▶ _Problem_: The lines to print start at the one containing "for name in [name" and end at the one containing "before = set(bpy.data.objects)"; print them exactly, ends included, and only them.

═══ Extracted data ═══

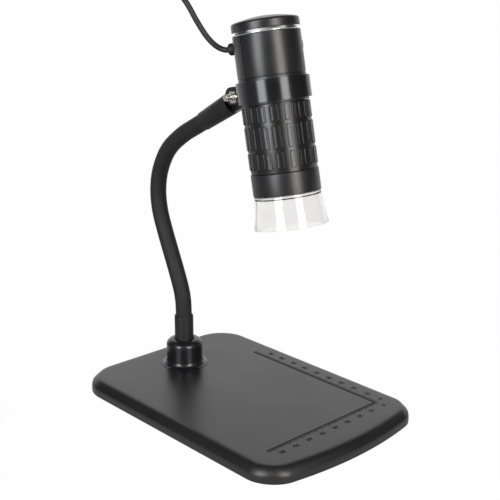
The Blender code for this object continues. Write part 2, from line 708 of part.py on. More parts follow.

═══
═══ Extracted data ═══

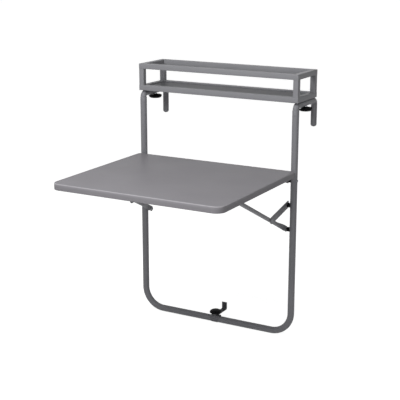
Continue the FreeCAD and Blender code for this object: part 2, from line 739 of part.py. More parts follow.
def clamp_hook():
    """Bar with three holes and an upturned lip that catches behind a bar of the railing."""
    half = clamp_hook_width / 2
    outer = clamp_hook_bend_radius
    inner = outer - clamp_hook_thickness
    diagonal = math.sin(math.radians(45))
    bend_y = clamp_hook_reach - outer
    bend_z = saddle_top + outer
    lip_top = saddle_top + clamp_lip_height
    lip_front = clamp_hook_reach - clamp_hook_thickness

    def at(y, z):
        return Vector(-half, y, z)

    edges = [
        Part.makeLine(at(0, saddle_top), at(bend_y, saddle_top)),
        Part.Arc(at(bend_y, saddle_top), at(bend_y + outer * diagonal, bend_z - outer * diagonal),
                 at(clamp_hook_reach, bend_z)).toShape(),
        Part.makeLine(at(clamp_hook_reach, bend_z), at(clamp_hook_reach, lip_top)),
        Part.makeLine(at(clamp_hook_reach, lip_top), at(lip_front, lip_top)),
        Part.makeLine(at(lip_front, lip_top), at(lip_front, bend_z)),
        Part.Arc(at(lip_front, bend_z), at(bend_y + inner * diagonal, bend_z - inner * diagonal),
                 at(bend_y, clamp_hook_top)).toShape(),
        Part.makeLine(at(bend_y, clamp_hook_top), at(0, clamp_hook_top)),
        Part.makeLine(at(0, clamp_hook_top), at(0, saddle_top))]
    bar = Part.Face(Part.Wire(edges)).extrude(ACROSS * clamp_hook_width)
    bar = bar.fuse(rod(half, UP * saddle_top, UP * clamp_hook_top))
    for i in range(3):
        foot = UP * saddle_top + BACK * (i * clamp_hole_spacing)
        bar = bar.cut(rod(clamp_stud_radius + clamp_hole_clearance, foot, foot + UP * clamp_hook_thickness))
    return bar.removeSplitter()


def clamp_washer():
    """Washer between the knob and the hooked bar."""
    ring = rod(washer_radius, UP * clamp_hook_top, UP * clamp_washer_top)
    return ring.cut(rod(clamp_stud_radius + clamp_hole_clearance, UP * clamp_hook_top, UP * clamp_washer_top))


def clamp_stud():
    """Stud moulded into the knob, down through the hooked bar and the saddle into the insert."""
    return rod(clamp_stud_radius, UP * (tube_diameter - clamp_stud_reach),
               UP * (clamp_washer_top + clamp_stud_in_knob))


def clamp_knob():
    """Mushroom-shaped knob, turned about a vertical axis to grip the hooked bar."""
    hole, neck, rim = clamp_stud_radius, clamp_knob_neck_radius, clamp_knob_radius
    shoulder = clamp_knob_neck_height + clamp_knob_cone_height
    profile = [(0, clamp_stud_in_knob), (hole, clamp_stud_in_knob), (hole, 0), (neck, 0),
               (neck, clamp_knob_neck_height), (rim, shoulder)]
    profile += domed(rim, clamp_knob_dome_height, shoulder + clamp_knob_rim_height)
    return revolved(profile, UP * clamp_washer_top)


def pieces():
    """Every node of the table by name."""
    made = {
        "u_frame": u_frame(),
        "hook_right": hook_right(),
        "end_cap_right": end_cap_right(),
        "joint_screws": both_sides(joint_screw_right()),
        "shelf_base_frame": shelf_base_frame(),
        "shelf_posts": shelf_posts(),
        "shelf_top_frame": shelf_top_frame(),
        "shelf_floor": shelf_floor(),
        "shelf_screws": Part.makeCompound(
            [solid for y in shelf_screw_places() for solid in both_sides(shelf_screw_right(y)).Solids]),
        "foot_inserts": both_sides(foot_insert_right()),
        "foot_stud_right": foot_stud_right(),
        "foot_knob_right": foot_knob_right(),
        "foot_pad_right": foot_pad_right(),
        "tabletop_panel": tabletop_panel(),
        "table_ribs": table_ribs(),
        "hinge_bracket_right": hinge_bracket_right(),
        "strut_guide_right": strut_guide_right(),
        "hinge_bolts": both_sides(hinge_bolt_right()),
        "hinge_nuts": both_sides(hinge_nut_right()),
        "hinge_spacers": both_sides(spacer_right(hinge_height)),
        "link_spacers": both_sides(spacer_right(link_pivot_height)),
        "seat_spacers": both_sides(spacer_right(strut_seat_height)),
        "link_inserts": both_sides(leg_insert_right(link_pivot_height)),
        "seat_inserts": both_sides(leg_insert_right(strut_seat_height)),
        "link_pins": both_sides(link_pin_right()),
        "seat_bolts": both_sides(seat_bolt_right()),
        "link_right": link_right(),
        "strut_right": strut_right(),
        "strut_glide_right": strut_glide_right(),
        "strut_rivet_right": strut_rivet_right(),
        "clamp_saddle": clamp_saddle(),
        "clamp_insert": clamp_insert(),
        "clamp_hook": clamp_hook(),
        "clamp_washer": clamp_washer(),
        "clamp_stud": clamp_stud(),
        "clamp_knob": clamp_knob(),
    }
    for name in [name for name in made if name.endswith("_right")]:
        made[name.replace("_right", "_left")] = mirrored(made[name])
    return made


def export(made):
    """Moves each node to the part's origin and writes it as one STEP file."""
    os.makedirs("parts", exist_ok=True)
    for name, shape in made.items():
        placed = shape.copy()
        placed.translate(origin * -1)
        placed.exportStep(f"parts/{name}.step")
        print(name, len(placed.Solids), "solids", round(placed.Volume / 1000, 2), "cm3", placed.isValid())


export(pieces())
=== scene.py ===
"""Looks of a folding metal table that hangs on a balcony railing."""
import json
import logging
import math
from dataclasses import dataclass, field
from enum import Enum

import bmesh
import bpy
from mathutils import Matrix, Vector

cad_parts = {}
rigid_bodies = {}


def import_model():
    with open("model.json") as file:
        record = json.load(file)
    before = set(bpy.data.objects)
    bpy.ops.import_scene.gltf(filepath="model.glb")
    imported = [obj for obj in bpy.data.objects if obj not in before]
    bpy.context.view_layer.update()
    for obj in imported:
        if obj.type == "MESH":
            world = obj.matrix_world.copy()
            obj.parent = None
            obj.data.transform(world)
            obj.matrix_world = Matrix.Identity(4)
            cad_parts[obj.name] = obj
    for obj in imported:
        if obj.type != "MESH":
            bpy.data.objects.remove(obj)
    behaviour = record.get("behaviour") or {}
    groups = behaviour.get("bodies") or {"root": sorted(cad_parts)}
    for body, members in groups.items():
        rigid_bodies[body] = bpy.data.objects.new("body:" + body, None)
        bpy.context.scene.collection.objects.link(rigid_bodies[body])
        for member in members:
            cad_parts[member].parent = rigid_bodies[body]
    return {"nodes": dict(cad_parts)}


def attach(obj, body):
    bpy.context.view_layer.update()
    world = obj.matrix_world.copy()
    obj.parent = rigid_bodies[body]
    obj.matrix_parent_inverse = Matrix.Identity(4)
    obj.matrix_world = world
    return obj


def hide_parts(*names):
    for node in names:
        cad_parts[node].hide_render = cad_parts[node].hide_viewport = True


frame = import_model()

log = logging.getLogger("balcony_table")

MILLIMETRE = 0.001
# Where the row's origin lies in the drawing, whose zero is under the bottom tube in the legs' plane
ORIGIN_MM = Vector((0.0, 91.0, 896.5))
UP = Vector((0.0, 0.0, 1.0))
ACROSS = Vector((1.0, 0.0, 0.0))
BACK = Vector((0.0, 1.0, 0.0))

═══

▶ _Correct result_:
    for name in [name for name in made if name.endswith("_right")]:
        made[name.replace("_right", "_left")] = mirrored(made[name])
    return made


def export(made):
    """Moves each node to the part's origin and writes it as one STEP file."""
    os.makedirs("parts", exist_ok=True)
    for name, shape in made.items():
        placed = shape.copy()
        placed.translate(origin * -1)
        placed.exportStep(f"parts/{name}.step")
        print(name, len(placed.Solids), "solids", round(placed.Volume / 1000, 2), "cm3", placed.isValid())


export(pieces())
=== scene.py ===
"""Looks of a folding metal table that hangs on a balcony railing."""
import json
import logging
import math
from dataclasses import dataclass, field
from enum import Enum

import bmesh
import bpy
from mathutils import Matrix, Vector

cad_parts = {}
rigid_bodies = {}


def import_model():
    with open("model.json") as file:
        record = json.load(file)
    before = set(bpy.data.objects)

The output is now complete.